Las ventanas de un colegio forman parte de su programa educativo. Las asignaturas no sirven de nada si no dan a la calle. Una asignatura es un edificio intelectual con ventanas a la calle. Mis clases de religión o de literatura daban a las excavadoras, al olor de la tierra movida, a los andamios, a los gritos y las miradas de los albañiles. Hay ahora un albañil que me mira desde la Granada de 1970 para ver a un escritor que observa en Madrid a unos niños del siglo XXI. Ellos miran a su vez a los albañiles que derriban un viejo mercado y preparan los cimientos de un edificio junto a su colegio.

Construir el futuro no es más que elegir el pasado que nos acompañará en la vida. El colegio Dulce Nombre de María abrió sus puertas en 1860, hace ahora 150 años. Era un colegio de mucha tradición, pero tuve suerte: poco después de llegar yo se puso en obras de lunes a sábado. Incluyo el sábado, porque cuando no había un partido de fútbol, había una película que ver o un castigo que cumplir. En aquellos 13 años de colegial, y en aquellos tiempos, no podían faltar los fríos en las rodillas, ni la misa a primera hora de la mañana, ni la Formación del Espíritu Nacional, ni la tristeza de unos cuerpos pequeños caminando en fila por pasillos solemnes que no eran de su estatura o de su color. Pero el movimiento de tierras no sólo se daba entonces en los campos vendidos por el colegio.
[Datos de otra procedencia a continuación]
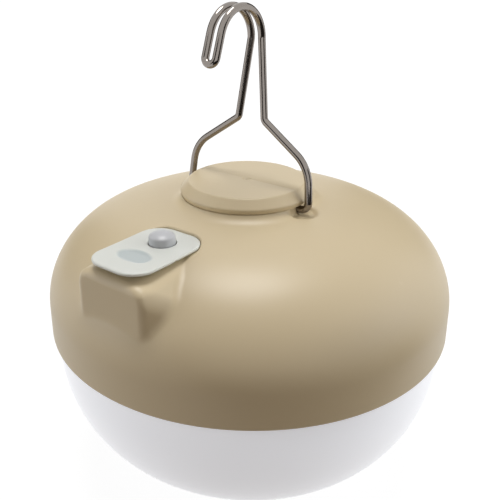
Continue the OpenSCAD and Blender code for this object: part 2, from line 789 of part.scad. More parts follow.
// From a cell's end bar round to the charging board, for the +X side
function battery_route() = [
    [cell_len / 2 + tab_t + lead_r + 0.1, cell_y + 1, cell_z],
    [cell_len / 2 + 1.8, cell_y - 6, cell_z + 0.3],
    [cell_len / 2 + 1, cell_y - 13, cell_z + 0.8],
    [24, 12.5 - board_start, cell_z + 1.2],
    [12, 2.5 - board_start, board_under_z - 3.3],
    [6.6, -board_start - 2.3, board_under_z - 2.4],
    [6, -board_start - 3.1, board_under_z - 1.4],
    [6, -board_start - 3.1, board_under_z - 0.1]];

// From the charging board down through the plate to the lamp board's face, for the +X side
function led_route() = [
    [lead_pad, port_y + 3.8, board_under_z - 0.1],
    [lead_pad, port_y + 3.8, board_under_z - 1],
    [lead_pad, port_y + 4.3, board_under_z - 5],
    [lead_hole[0], lead_hole[1] - 2.5, plate_top_z + 6],
    [lead_hole[0], lead_hole[1], plate_z + 0.5],
    [lead_hole[0], lead_hole[1] + 1.2, led_board_z - 0.4],
    [lead_hole[0], lead_hole[1] + 4, led_board_z - lead_r - 0.25],
    [lead_hole[0], lead_hole[1] + 6.5, led_board_z - lead_r - 0.05]];

module lead_pair(route) {
    for (side = [0, 1]) mirror([side, 0, 0]) tube(smooth(route, 4), lead_r, 8, [1, 0, 0.3]);
}

module battery_leads() {
    color([0.65, 0.10, 0.10]) lead_pair(battery_route());
}

module led_leads() {
    color([0.80, 0.80, 0.78]) lead_pair(led_route());
}

// ---- Seal and bowl ----

module seal_ring() {
    color([0.12, 0.12, 0.12]) translate([0, 0, seam_z + 2.4]) rotate_extrude()
        translate([bore_r - 0.1 - seal_d / 2, 0]) circle(d = seal_d, $fn = 24);
}

module diffuser() {
    outer_r = body_r - seam_step;
    rim_r = bore_r - fit_gap;
    rim_in = rim_r - spigot_wall;
    groove_in = bore_r - 0.2 - seal_d;
    groove_z = seam_z + 2.4;
    half_groove = seal_d / 2 + 0.1;
    bead_z = seam_z + spigot_h - 1.4;
    outside = bowl_curve(outer_r, bowl_h + bowl_cut, 0);
    inside = bowl_curve(outer_r - bowl_wall, bowl_h + bowl_cut - bowl_wall, bowl_wall);
    rim = [[rim_r, seam_z - seat_gap], [rim_r, groove_z - half_groove],
        [groove_in, groove_z - half_groove], [groove_in, groove_z + half_groove],
        [rim_r, groove_z + half_groove], [rim_r, bead_z - 0.8],
        [rim_r + bead, bead_z - 0.3], [rim_r + bead, bead_z + 0.3],
        [rim_r, bead_z + 0.8], [rim_r, seam_z + spigot_h], [rim_in, seam_z + spigot_h],
        [rim_in, inside[1][1]]];
    color([0.93, 0.94, 0.96, 0.9]) rotate_extrude() polygon(concat(
        [for (i = [arc_steps:-1:1]) outside[i]], [[outer_r, seam_z - seat_gap]], rim,
        [for (i = [1:arc_steps]) inside[i]], [[0, bowl_wall], [0, 0]]));
}

upper_shell();
top_cap();
top_magnet();
cap_screws();
hook();
cover_pad();
power_button();
port_flap();
tact_switch();
switch_plunger();
charge_board();
board_parts();
charge_socket();
socket_tongue();
board_screws();
reflector_plate();
plate_screws();
led_board();
led_chips();
led_board_screws();
battery_cradle();
battery_cell_front();
battery_cell_back();
nickel_strips();
battery_strap();
strap_screws();
battery_leads();
led_leads();
seal_ring();
diffuser();
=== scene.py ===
"""A rechargeable camping lantern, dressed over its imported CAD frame.

The outside is rebuilt as fine closed meshes: the moulded shell with its spout, the top disc,
the wire hook, the soft cover, the button and the bowl. The parts inside keep the frame's
meshes and get finishes of their own. Sizes are in millimetres, with the base at zero height.
"""

import logging
import math
from dataclasses import dataclass, field, replace
from enum import Enum
from typing import Callable, Iterable, Sequence

import bpy
import numpy as np
from mathutils import Matrix, Vector


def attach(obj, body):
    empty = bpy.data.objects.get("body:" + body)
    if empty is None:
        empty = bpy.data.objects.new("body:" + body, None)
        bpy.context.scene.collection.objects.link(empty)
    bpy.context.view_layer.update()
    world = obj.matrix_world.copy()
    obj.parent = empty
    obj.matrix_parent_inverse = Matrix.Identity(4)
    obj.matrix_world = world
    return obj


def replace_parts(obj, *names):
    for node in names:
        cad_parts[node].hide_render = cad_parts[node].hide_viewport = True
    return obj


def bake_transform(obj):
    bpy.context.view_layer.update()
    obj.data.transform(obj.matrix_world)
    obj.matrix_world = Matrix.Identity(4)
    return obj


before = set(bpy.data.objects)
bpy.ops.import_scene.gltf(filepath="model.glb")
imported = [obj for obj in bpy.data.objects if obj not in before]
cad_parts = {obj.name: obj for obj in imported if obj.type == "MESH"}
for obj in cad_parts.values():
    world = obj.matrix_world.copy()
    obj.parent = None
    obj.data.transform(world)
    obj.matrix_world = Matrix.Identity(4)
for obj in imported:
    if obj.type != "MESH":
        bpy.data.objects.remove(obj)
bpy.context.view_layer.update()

MM = 0.001
FIELD_STEP = 0.05
SETTLING_ROUNDS = 4
FLATTEST = 0.1
NORMAL_STEP = 0.12
LOG = logging.getLogger("lantern")
Field = Callable[[np.ndarray, np.ndarray, np.ndarray], np.ndarray]
Point = tuple[float, float]


class Slot(Enum):
    """The record's material slots."""

    SHELL = "beige_shell"
    WIRE = "polished_wire"
    SILICONE = "clear_silicone"
    BOWL = "frosted_bowl"


# ---- Distance fields ----


def round_both(a: np.ndarray, b: np.ndarray, radius: float) -> np.ndarray:
    """Common part of two square faces, with the edge between them rounded.

    Args:
        a: Distance to the first solid.
        b: Distance to the second solid.
        radius: Radius of the edge.

    Returns:
        Distance to the common part.
    """
    edge = np.hypot(np.maximum(a + radius, 0), np.maximum(b + radius, 0))
    return np.minimum(np.maximum(a, b), -radius) + edge


def fillet(a: np.ndarray, b: np.ndarray, radius: float, cosine: np.ndarray | float = 0.0) -> np.ndarray:
    """Union of two solids with a fillet along the line where they meet.

    Args:
        a: Distance to the first solid.
        b: Distance to the second solid.
        radius: Radius of the fillet where the faces are square.
        cosine: Cosine of the angle between the two faces' normals.

    Returns:
        Distance to the union.
    """
    reach = radius * (1.0 - cosine) + 1e-6
    near = np.maximum(1.0 - np.abs(a - b) / reach, 0.0)
    return np.minimum(a, b) - near * near * reach / 4


def gradient(shape: Field, x: np.ndarray, y: np.ndarray, z: np.ndarray,
             step: float = FIELD_STEP) -> np.ndarray:
    """Gradient of a field, by central differences.

    Args:
        shape: The field.
        x: X of each point.
        y: Y of each point.
        z: Z of each point.
        step: Half the distance between the samples.

    Returns:
        The gradient, with X, Y and Z in the last axis.
    """
    parts = [
        shape(x + step * e[0], y + step * e[1], z + step * e[2])
        - shape(x - step * e[0], y - step * e[1], z - step * e[2])
        for e in ((1, 0, 0), (0, 1, 0), (0, 0, 1))
    ]
    return np.stack(parts, -1) / (2 * step)


def slope(shape: Field, x: np.ndarray, y: np.ndarray, z: np.ndarray,
          step: float = FIELD_STEP) -> np.ndarray:
    """Unit normals of a field.

    Args:
        shape: The field.
        x: X of each point.
        y: Y of each point.
        z: Z of each point.
        step: Half the distance between the samples.

    Returns:
        The normals, with X, Y and Z in the last axis.
    """
    steep = gradient(shape, x, y, z, step)
    return steep / np.maximum(np.linalg.norm(steep, axis=-1, keepdims=True), 1e-9)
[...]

Por eso no faltó la clase del padre Antonio Díaz en la que un cuento de Clarín me enseñó el significado de la lealtad y de la nostalgia. No faltó la clase de literatura en la que oí el disco de Serrat con poemas de Machado. No faltó el joven maestro Manuel Jerez cuando hizo falta que alguien me regalara un libro de Blas de Otero o me llevara a una representación de teatro independiente. No faltó el ejemplo del padre Mulet, que justificó mi primera huelga de brazos caídos. Y no faltaron los ejercicios espirituales del padre Iniesta, siempre dispuesto a hablarnos de los ricos andaluces y de su muy difícil entrada en el reino de los cielos. ¡Qué sorpresas! Yo tuve suerte con los padres Escolapios, aunque quizá ellos no puedan decir lo mismo de mí.

Mientras escribo, veo a los alumnos del colegio Isabel la Católica observar el trabajo de las hormigoneras y aprender la lección de los andamios.